Ākonga: the long road back
Auckland-based Nick Roberts is returning to the Sydney Hobart after a gap of more than two decades, this time as owner and skipper of his Dehler 41, Ākonga. His first start came at 17, only weeks out of school. Nine races followed. The last was in 2004.
“This campaign is about building toward something that’s been a long-standing personal goal,” Roberts says. “To complete my tenth Sydney to Hobart, and to do it as owner and skipper.”
The preparation has been deliberate, spanning five races across New Zealand and Australia: the Three Kings Race, the Coastal Classic, the Cabbage Tree Island Race, the Bird Island Race, and finally the Hobart itself. Since acquiring the Judel/Vrolijk-designed cruiser-racer in 2022, Roberts has logged a solo passage through Fiji and New Caledonia, first in the Two-Handed Division of the Three Kings Race in 2024, and extensive short-handed offshore miles across multiple events. The crew includes long-time two-handed partner Max Livingstone, navigator Andrew Hall of Sail IQ, and bowman Ryan Mills, stepping into his first Sydney Hobart.

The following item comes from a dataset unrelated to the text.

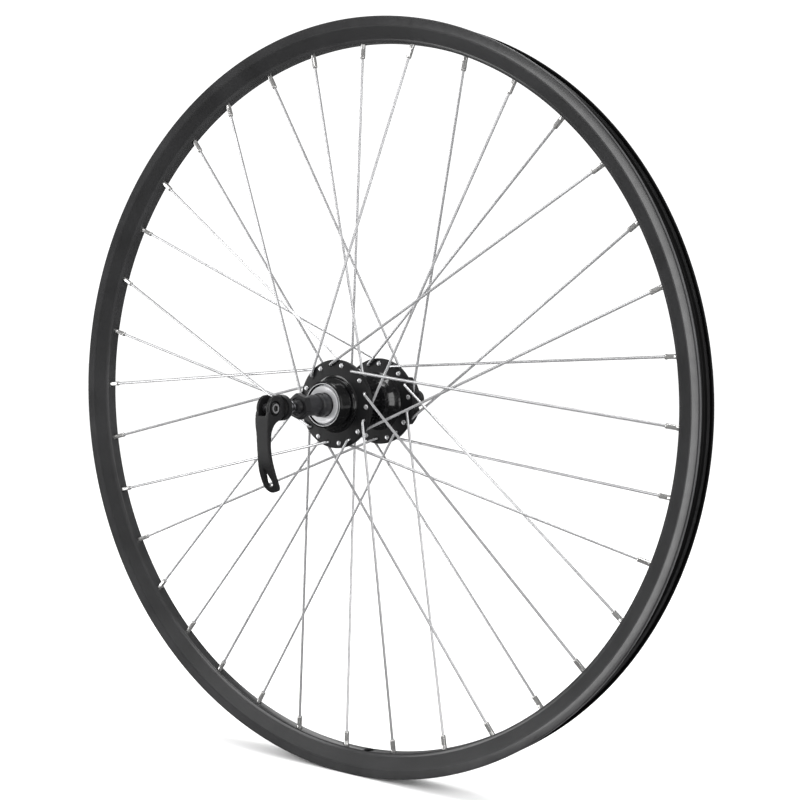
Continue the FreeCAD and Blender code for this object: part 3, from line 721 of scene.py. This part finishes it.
def nut_r(y_face, s, turn=0.0):
    def f(y, th, r):
        th = th - radians(turn)
        if r < 7.9:
            return r
        w = (th + radians(30)) % radians(60) - radians(30)
        h = 8.5 / cos(w)
        a = (y - y_face) * s
        b = 5.5 - a
        c1 = RC - 1.45 + 1.45 * min(1.0, max(0.0, a) / 1.15) ** 0.8
        c2 = RC - 0.5 + 0.5 * min(1.0, max(0.0, b) / 0.5)
        rr_ = min(h, c1, c2, RC - 0.12)
        e = max(0.0, 0.18 - min(a, b)) if min(a, b) < 0.18 else 0.0
        return rr_ - e * 0.8
    return f


def nut_prof(y_face, s):
    ys = [0.0, 0.05, 0.12, 0.2, 0.35, 0.5, 0.65, 0.8, 0.95, 1.1, 1.3, 2.5, 4.0, 4.8, 5.0, 5.2, 5.32, 5.42, 5.47, 5.5]
    return ([(y_face + s * 5.5, 5.02), (y_face + s * 1.0, 5.02), (y_face + s * 0.8, 5.2), (y_face + s * 0.8, 6.2),
             (y_face + s * 0.7, 6.3), (y_face + s * 0.15, 6.3), (y_face + s * 0.0, 6.5)] +
            [(y_face + s * a, 9.0) for a in ys])


piece(lathe("locknut_drive_hex", nut_prof(-67.5, 1), 180, nut_r(-67.5, 1, 8.6), smooth=25, phase=radians(8.6)), "locknut_drive",
      "axle_set", M_NUT)
piece(lathe("locknut_disc_hex", nut_prof(67.5, -1), 180, nut_r(67.5, -1), smooth=25, phase=0), "locknut_disc",
      "axle_set", M_NUT)


def axle_r(y, th, r):
    if r > 4.99 and 61.0 < abs(y) < 70.6:
        ph = (y / 1.0 + th / (2 * pi)) % 1.0
        tri = abs(2 * ph - 1)
        env = min(1.0, (70.6 - abs(y)) / 0.6)
        return r - 0.5 * max(0.0, min(1.0, (tri - 0.12) / 0.76)) * max(0.0, env)
    return r


thr_a = [-70.6 + 0.1 * i for i in range(96)]
ap = ([(-70.7, 2.75), (-71.0, 3.05), (-71.0, 4.4), (-70.9, 4.55)] + [(y, 5.0) for y in thr_a] + [(-61.0, 5.0), (61.0, 5.0)] +
      [(-y, 5.0) for y in reversed(thr_a)] + [(70.9, 4.55), (71.0, 4.4), (71.0, 3.05), (70.7, 2.75)])
ax_o = lathe("axle_threaded", ap, 72, axle_r)
v8 = [(x * MM, y * MM, z * MM) for x in (-0.8, 0.8) for y in (-71.5, -49.5) for z in (4.3, 6.0)]
v9 = [(x * MM, y * MM, z * MM) for x in (-0.8, 0.8) for y in (49.5, 71.5) for z in (4.3, 6.0)]
fb = [(0, 1, 3, 2), (4, 6, 7, 5), (0, 4, 5, 1), (2, 3, 7, 6), (0, 2, 6, 4), (1, 5, 7, 3)]
cut(ax_o, [(v8, fb), (v9, fb)])
piece(ax_o, "axle", "axle_set", M_AXLE)

# ---------------------------------------------------------------- quick release
cap_pts = rounded([(-87.9, 7.75, 0.1), (-87.9, 8.95, 0.35), (-87.5, 9.3, 0.35), (-83.3, 9.3, 0.6), (-82.8, 8.8, 0.4),
                   (-82.8, 6.2, 0.3), (-84.2, 6.2, 0), (-84.2, 2.8, 0.1),
                   (-85.6, 2.8, 0), (-85.6, 7.75, 0)], seg=4)
cap = lathe("quick_release_cap_turned", cap_pts, 144)
sad = axis_data([(-20, 0), (-20, 24.0), (20, 24.0), (20, 0)], (0, -86.74 - 24.0, 0), (1, 0, 0), 360)
cut(cap, [sad])
piece(cap, "quick_release_cap", "release_cap", M_QR)

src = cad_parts["quick_release_lever"]
lev = bpy.data.objects.new("quick_release_lever_forged", src.data.copy())
link(lev)
rm = lev.modifiers.new("remesh", "REMESH")
rm.mode = "VOXEL"
rm.voxel_size = 0.00024
rm.adaptivity = 0.0
sm = lev.modifiers.new("smooth", "SMOOTH")
sm.factor = 0.5
sm.iterations = 7
apply_mods(lev, 0)
lev.data.shade_smooth()
piece(lev, "quick_release_lever", "lever", M_QR)

bolt = mesh_obj("lever_pivot_bolt_turned", *axis_data(
    rounded([(-7.0, 0, 0), (-7.0, 2.6, 0.3), (-6.6, 3.0, 0.3), (-6.05, 3.0, 0.1), (-6.05, 2.0, 0.05), (4.45, 2.0, 0.05),
             (4.45, 4.4, 0.15), (5.9, 4.4, 0.45), (6.5, 3.8, 0.3), (6.5, 3.4, 0), (6.5, 0, 0)], seg=3, closed=False),
    (0, -98.2, 0), (1, 0, 0), 64))
hexv = []
for x in (4.85, 8.0):
    for i in range(6):
        a = radians(30 + 60 * i)
        hexv.append((x * MM, (-98.2 + 2.45 * cos(a)) * MM, 2.45 * sin(a) * MM))
hexf = [tuple(range(5, -1, -1)), tuple(range(6, 12))] + [(i, (i + 1) % 6, 6 + (i + 1) % 6, 6 + i) for i in range(6)]
cut(bolt, [(hexv, hexf)])
cut(bolt, [axis_data([(6.0, 0), (6.0, 1.85), (7.5, 3.35), (7.5, 0)], (0, -98.2, 0), (1, 0, 0), 48)])
piece(bolt, "lever_pivot_bolt", "lever", [M_QR, M_NYLON_AND_SOCKET_SHADE, M_BOLT])
for p_ in bolt.data.polygons:
    c_ = p_.center
    # the socket walls and floor get the dark nylon colour: painted shade in the socket
    if c_.x > 4.8 * MM and c_.x < 6.35 * MM and sqrt((c_.y + 98.2 * MM) ** 2 + c_.z ** 2) < 2.5 * MM:
        p_.material_index = 1
    elif c_.x > 6.3 * MM and sqrt((c_.y + 98.2 * MM) ** 2 + c_.z ** 2) < 3.5 * MM:
        p_.material_index = 2

nutp = rounded([(74.6, 6.3, 0.15), (74.6, 7.8, 0.4), (75.2, 8.5, 0.5), (79.0, 8.5, 1.0), (80.8, 7.6, 1.0),
                (84.4, 7.0, 0.8), (85.0, 6.4, 0.4), (85.0, 4.4, 0.15), (82.9, 4.4, 0), (82.9, 2.54, 0),
                (81.6, 2.54, 0.1), (81.6, 6.3, 0.3)], seg=4)
nut = lathe("adjusting_nut_turned", nutp, 144)
cut(nut, [axis_data([(79.6, 0), (79.6, 1.6), (80.6, 2.6), (86.0, 2.6), (86.0, 0)],
                    (pol(9.9, 60 * i).x, 0, pol(9.9, 60 * i).z), (0, 1, 0), 40) for i in range(6)])
piece(nut, "adjusting_nut", "nut", M_QR)


def rod_r(y, th, r):
    if r > 2.49 and y > 60.0:
        ph = (y / 0.8 + th / (2 * pi)) % 1.0
        tri = abs(2 * ph - 1)
        return r - 0.36 * max(0.0, min(1.0, (tri - 0.12) / 0.76)) * max(0.0, min(1.0, (85.6 - y) / 0.4, (y - 60) / 0.4))
    return r


rodp = ([(-95.3, 0), (-95.3, 2.4), (-95.2, 2.5), (59.9, 2.5)] + [(60.0 + 0.1 * i, 2.5) for i in range(257)] +
        [(85.9, 2.3), (86.2, 1.9), (86.2, 0)])
rod = lathe("skewer_rod_rolled", rodp, 48, rod_r, closed=False)
piece(rod, "skewer_rod", "skewer", M_ROD)


def spring(name, y_big, y_small, r_big, turns):
    s = 1 if y_small > y_big else -1
    h = abs(y_small - y_big) - 0.8
    pts = []
    N = int(turns * 36)
    for i in range(N + 1):
        u = i / N
        a = 2 * pi * turns * u
        r = r_big + (3.75 - r_big) * u
        pts.append((r * cos(a), y_big + s * (0.4 + h * u), -s * r * sin(a)))
    return mesh_obj(name, *tube_data(pts, [0.4] * len(pts), 12))


piece(spring("spring_drive_coil", -84.1, -72.7, 5.5, 3.5), "spring_drive", "release_cap", M_SPRING)
sp = spring("spring_disc_coil", -81.5, -72.7, 5.3, 3.0)
for v_ in sp.data.vertices:
    v_.co = (v_.co.x, -v_.co.y, -v_.co.z)
piece(sp, "spring_disc", "nut_insert", M_SPRING)

# ---------------------------------------------------------------- carried-over nodes
for node, m in (("rim_joint_sleeve", M_RACE), ("bearing_cup_drive", M_RACE), ("bearing_cup_disc", M_RACE),
                ("bearing_balls_drive", M_BALL), ("bearing_balls_disc", M_BALL),
                ("lock_washer_drive", M_NUT), ("lock_washer_disc", M_NUT),
                ("pivot_barrel", M_ROD), ("cam_seat", M_NYLON_AND_SOCKET_SHADE), ("nut_insert", M_NYLON_AND_SOCKET_SHADE)):
    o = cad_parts[node]
    for sl in o.material_slots:
        sl.link = "OBJECT"
        sl.material = m

# ---------------------------------------------------------------- floor, light, world
fl_m, nt, b = new_mat("floor_pale")
oc = coords(nt)
nt.links.new(ramp(nt, noise(nt, oc, 3.0, 2.0), [(0.3, (0.90, 0.90, 0.90)), (0.7, (0.915, 0.915, 0.915))]),
             b.inputs["Base Color"])
b.inputs["Roughness"].default_value = 0.9
b.inputs["Specular IOR Level"].default_value = 0.1
S = 12.0
fl = mesh_obj("floor", [(-S, -S, floor_z), (S, -S, floor_z), (S, S, floor_z), (-S, S, floor_z)], [(0, 1, 2, 3)], 0)
fl.data.materials.append(fl_m)
fl.visible_glossy = False


def area(name, pos, target, size, power, size_y=None, col=(1, 1, 1)):
    ld = bpy.data.lights.new(name, "AREA")
    ld.energy = power
    ld.size = size
    ld.color = col
    if size_y:
        ld.shape = "RECTANGLE"
        ld.size_y = size_y
    o = link(bpy.data.objects.new(name, ld))
    o.location = pos
    dv = Vector(target) - Vector(pos)
    o.rotation_euler = dv.to_track_quat("-Z", "Y").to_euler()
    return o


area("key", (-0.9, -1.9, 1.3), (0, 0, 0), 1.1, 14, 1.0)
area("left_strip", (-1.75, -1.3, -0.05), (0, 0, 0), 0.55, 13, 1.5)
area("right_window", (2.1, -0.35, 0.35), (0, 0, 0), 1.3, 26, 2.1)
area("top", (0.2, 0.1, 2.4), (0, 0, 0), 1.6, 34, 1.0)
area("rear", (-1.2, 1.9, 1.0), (0, 0, 0), 0.9, 4, 0.9)
area("front_low", (0.7, -2.2, -0.1), (0, 0, 0), 0.9, 3, 0.6)

w = bpy.data.worlds.new("studio")
scene.world = w
w.use_nodes = True
nt = w.node_tree
for n in list(nt.nodes):
    nt.nodes.remove(n)
out = nt.nodes.new("ShaderNodeOutputWorld")
lp = nt.nodes.new("ShaderNodeLightPath")
white = nt.nodes.new("ShaderNodeBackground")
white.inputs["Color"].default_value = (1, 1, 1, 1)
white.inputs["Strength"].default_value = 1.2
room = nt.nodes.new("ShaderNodeBackground")
tc = nt.nodes.new("ShaderNodeTexCoord")
sep = nt.nodes.new("ShaderNodeSeparateXYZ")
nt.links.new(tc.outputs["Generated"], sep.inputs[0])
rz = nt.nodes.new("ShaderNodeValToRGB")
els = rz.color_ramp.elements
els[0].position, els[0].color = 0.0, (0.07, 0.07, 0.07, 1)
els[1].position, els[1].color = 1.0, (0.30, 0.30, 0.30, 1)
for p_, c_ in ((0.40, 0.11), (0.50, 0.22), (0.62, 0.34), (0.8, 0.12)):
    e = els.new(p_)
    e.color = (c_, c_, c_, 1)
mr = nt.nodes.new("ShaderNodeMapRange")
mr.inputs["From Min"].default_value = -1.0
mr.inputs["From Max"].default_value = 1.0
nt.links.new(sep.outputs["Z"], mr.inputs["Value"])
nt.links.new(mr.outputs["Result"], rz.inputs["Fac"])
nt.links.new(rz.outputs["Color"], room.inputs["Color"])
room.inputs["Strength"].default_value = 1.0
mx = nt.nodes.new("ShaderNodeMixShader")
nt.links.new(lp.outputs["Is Glossy Ray"], mx.inputs[0])
nt.links.new(white.outputs[0], mx.inputs[1])
nt.links.new(room.outputs[0], mx.inputs[2])
nt.links.new(mx.outputs[0], out.inputs["Surface"])
scene.view_settings.view_transform = "Standard"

Roberts is clear-eyed about what the race demands. “At 3am in Bass Strait, you’re not thinking about results. You’re thinking about the next wave, the next decision, and looking after your crew.” Success, as he defines it, is crossing the finish line proud of how the team sailed, not a placing.
Twenty years on: Nick Roberts returns to chase his 10th Sydney to Hobart
The field
It is early days yet, with entries closing towards the end of October. The 2026 entry list already features 24 yachts, with Ākonga and Vixen Racing among the first confirmed. It is worth noting what is absent as much as what is present: none of last year’s top five IRC finishers have yet entered, and of the top five PHS boats from 2025, only Cyan Moon returns. Neither of the Maritimo yachts has entered to date.
Palm Beach XI returns to take on the 2025 Rolex Sydney to Hobart Yacht Race
That leaves the field open. Palm Beach XI is the obvious headline act so far, and the history behind the boat is considerable. The former Wild Oats XI, holder of nine Line Honours victories, returns in 2026 with skipper Mark Richards deploying the new C-foil configuration for the first time after running conservatively in the 80th edition. Wild Thing 100‘s Grant Wharington has unfinished business of his own after rigging damage ended his race on the first night in 2025. The Philippines entry Centennial 5, a Reichel/Pugh 75 with Line Honours and IRC victories at the Rolex China Sea Race on its record, brings serious international pedigree.
Further back in the fleet, the TP52 Smuggler is a perennial handicap threat if conditions suit the mid-size boats, and Chutzpah‘s Bruce Taylor is a fixture of Hobart folklore, holding the unusual distinction of more divisional wins than almost anyone without ever taking the overall Tattersall Cup.
The two New Zealand boats sit at very different points in the fleet. Vixen Racing‘s Verdier 40 is a purpose-built offshore racer, closer in character to the GP42 and TP52 end of the IRC field than to the cruiser-racer contingent. Ākonga belongs firmly in the cruiser-racer bracket alongside Wings, a Dehler 46 out of NSW, giving the German marque two representatives on the start line so far. It is a well-populated division in the 38 to 46-foot range, and one where Roberts and his experienced offshore crew will be looking to make their mark.
The Boxing Day start on Sydney Harbour is six months away.